In December, Secretary of State Mike Pompeo announced that the Islamic Republic had tested a ballistic missile that could easily be equipped with a nuclear warhead. Last week, Pompeo warned Tehran to refrain from launching satellites with certain types of rockets since these use the same technology employed in ballistic missiles. Farzin Nadimi puts these remarks in context:
The [description of the missiles as given by Pompeo] in December match those of the Khoramshahr, a relatively new medium-range ballistic missile unveiled in September 2017 and test-fired on at least three occasions. . . . The Khoramshahr can reportedly carry a far heavier payload than would be required for a weapon whose purpose is pinpoint accuracy—its claimed 1,800-kilogram warhead would make it the largest in Iran’s arsenal. One possibility is that this extra capacity is designed to carry multiple warheads. . . . If Iran has in fact successfully tested such a capability for the first time, it would be an alarming milestone, since multiple warheads have a better chance of defeating missile defenses.
The Khoramshahr’s large payload would also make the job of mating it with a first-generation nuclear warhead relatively easy, at least in theory. One rule of thumb among experts is that any missile capable of carrying a 500–1,000-kilogram warhead can be mounted with a nuclear device. Khoramshahr reportedly offers twice that capacity—a troubling figure given the fact that miniaturizing a warhead is arguably one of the most daunting tasks in nuclear-weapons design.

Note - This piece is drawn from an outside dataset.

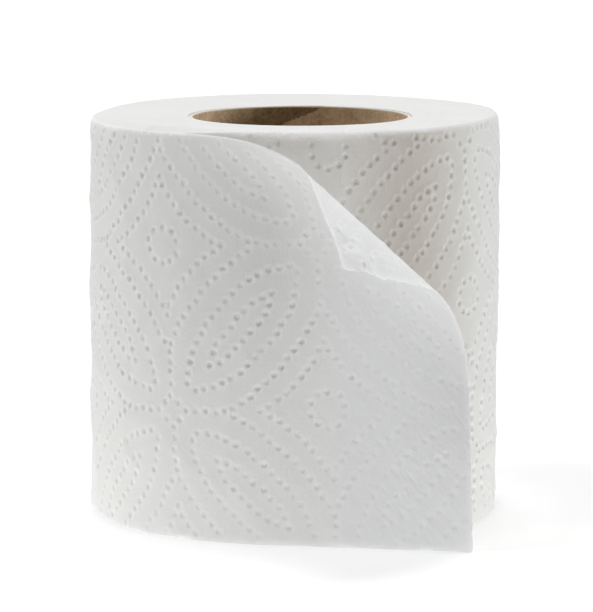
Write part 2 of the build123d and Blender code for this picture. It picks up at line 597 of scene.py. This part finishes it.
crepe_flat = tissue.node("ShaderNodeMapping", None, {"Vector": flat, "Scale": (230, 40, 1)})
crepe = tissue.cloudy(crepe_flat, 1, 3)
crinkle_flat = tissue.node("ShaderNodeMapping", {"vector_type": "TEXTURE"}, {
    "Vector": flat, "Rotation": (0, 0, -crinkle_slope), "Scale": (0.035, 0.012, 1),
})
crinkle = tissue.cloudy(crinkle_flat, 1, 2)
fibres = tissue.cloudy(flat, 160, 4)
clouds = tissue.cloudy(flat, 22, 3)
# The raised rims of the dots are painted whiter, a painted highlight.
pressed_paper, painted_rim_highlight, edge_fluff_and_highlight = (
    tissue.node("ShaderNodeAttribute", {"attribute_name": name}, output=2)
    for name in ("pressed", "raised", "fluffy_and_lit")
)

# The loose end is painted a brighter, bluer white: a painted glow of light shining through it.
paper_and_painted_glow = tissue.mixed(on_loose_end, (0.848, 0.849, 0.828, 1), (0.862, 0.865, 0.87, 1))
# Painted shadow of the loose end, warm and dark, turning to a painted glow near the lift-off.
painted_shadow_and_glow = tissue.mixed(near_lift_off, (0.7, 0.663, 0.603, 1), (0.9, 0.88, 0.845, 1))
open_paper = tissue.mixed(turn_before * below_rim, paper_and_painted_glow, painted_shadow_and_glow)
# Dots are painted greyer: partly denser pressed paper, partly painted shade in the dents,
# strongest behind the loose end, where they are browner as part of its painted shadow, and on the curled
# corner.
pressed_and_shaded_colour = tissue.mixed(turn_before, (0.83, 0.83, 0.812, 1), (0.66, 0.62, 0.55, 1))
grey = (
    pressed_paper * (turn_before * 0.35 + on_corner * 0.4 + 0.06)
    + (clouds - 0.5) * 0.35 + (fibres - 0.5) * 0.4
)
# Whiter cut edges, partly fluffed fibre and partly painted highlight, and the painted highlight on the
# dots' rims.
fluff_and_highlight = (
    edge_fluff_and_highlight * (on_outer_turn + turn_before) * (clouds + fibres)
    + painted_rim_highlight * (0.5 - turn_before * 0.3)
)
tissue_colour = tissue.mixed(
    fluff_and_highlight, tissue.mixed(grey, open_paper, pressed_and_shaded_colour), (0.95, 0.95, 0.95, 1),
)
bump = tissue.node("ShaderNodeBump", None, {
    "Height": crepe * 0.8 + fibres * 1.5 + crinkle * on_loose_end * 2.8 - pressed_paper * 2.6,
    "Strength": 0.8, "Distance": 0.1 * mm,
})
tissue.fill(tissue.surface, {
    "Base Color": tissue_colour, "Roughness": 0.95, "Specular IOR Level": 0.15,
    "Subsurface Weight": 0.15, "Subsurface Radius": (1.0, 1.0, 0.95), "Subsurface Scale": 0.4 * mm,
    "Normal": bump,
})
tissue.put_on(tissue_web)

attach(tissue_web, "root")
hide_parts("wound_paper")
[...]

[T]he international community should not forget that the [ballistic-missile] program remains a central pillar of Iran’s strategy for dominating the region. Although Tehran became less public about its missile advancements following the  nuclear deal, there has been no substantive halt in the program’s progress. Most troubling, the latest test indicates that [Tehran] is moving forward with the Khoramshahr, a ballistic-missile design that may already have the capability of lifting a heavy payload to targets anywhere in the Middle East or southern Europe.